If the night's going well and the group is lively, Ponte de Lima has a quiet but present nightlife, especially on weekends. But honestly? After an evening like this, the best ending is back at the river. Sit on a bench by the promenade, look at the illuminated bridge, and appreciate the quiet. No background music, no phone. Just the Lima flowing and the vinho verde doing its work.
Practical Tips
- When to go: May through October, when evenings are warm enough for outdoor dining. In June, the Feira do Cavalo and Vaca das Cordas bring a different energy to town, check dates locally.
- Getting there: Ponte de Lima is about 35 minutes from Viana do Castelo and an hour from Braga. There's no train, car or bus are your options. If you're drinking (and you will be), designate a driver or stay in town.

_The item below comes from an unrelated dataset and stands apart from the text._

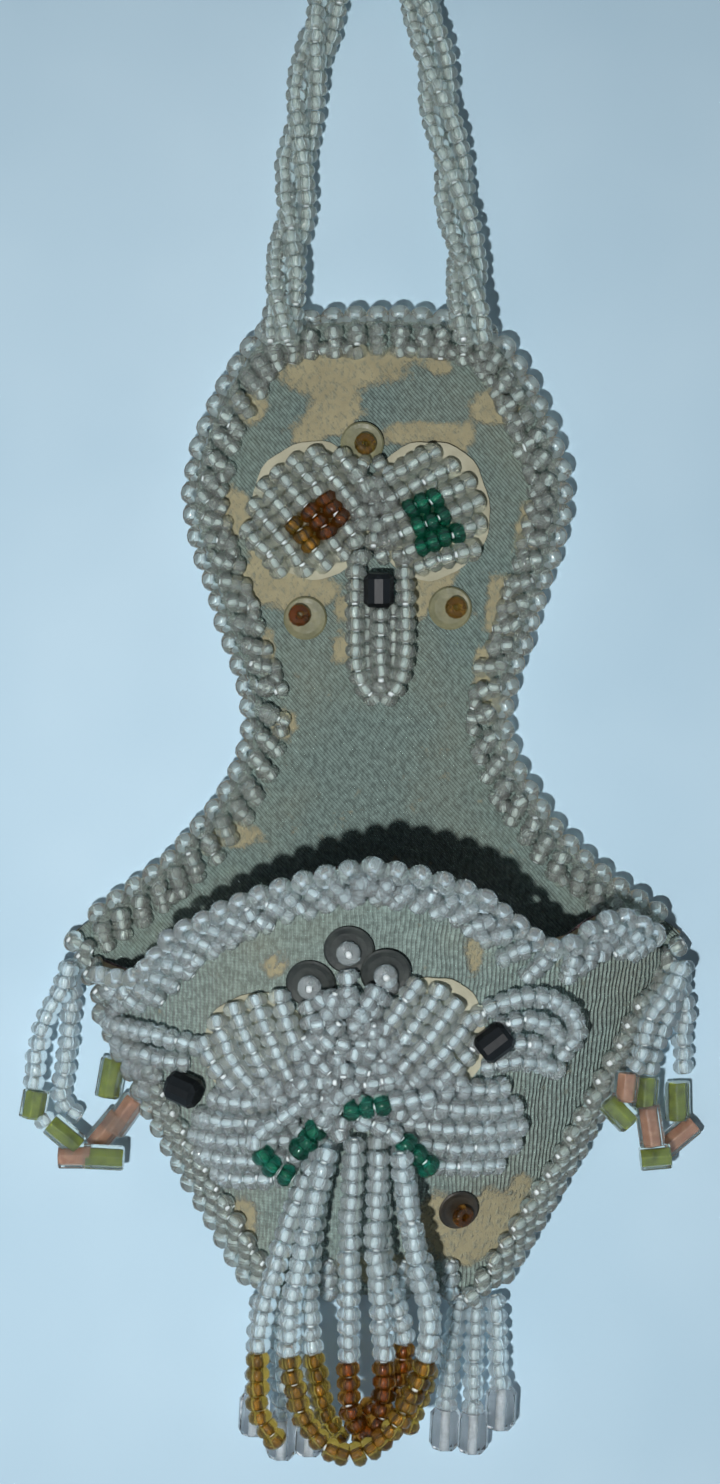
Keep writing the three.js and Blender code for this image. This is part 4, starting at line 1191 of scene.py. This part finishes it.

- Budget: A night of petiscos and wine across two restaurants, digestif included, runs 30 to 50 euros per person. This isn't Lisbon, the Minho is still generous.
- Where to stay: If you want something special to cap the evening, the Minho has options that go beyond standard accommodation. The private escape at Carmo's Boutique Hotel turns a stay into something different. For the morning after, if your body needs recovery, a wellness session at Axis Wellness is a civilised antidote to the previous night's excesses.
Beyond Ponte de Lima
If you're staying more than one night in the region, and you should, Barcelos is less than half an hour away and merits a full day. There are proper cafés to start your morning and a cultural offering that punches above its weight for a town its size. The Minho rewards those who stay longer, who leave the motorway and follow the signs to the quintas. Every bend has a producer, every village has a tavern, and in almost every one they pour a loureiro that costs less than a coffee in Milan.
Ponte de Lima after dark isn't about sophistication. It's about produce, tradition, and a relationship with wine that's as natural here as breathing. Come hungry, leave with stories, and come back when you can. The bridge will be waiting.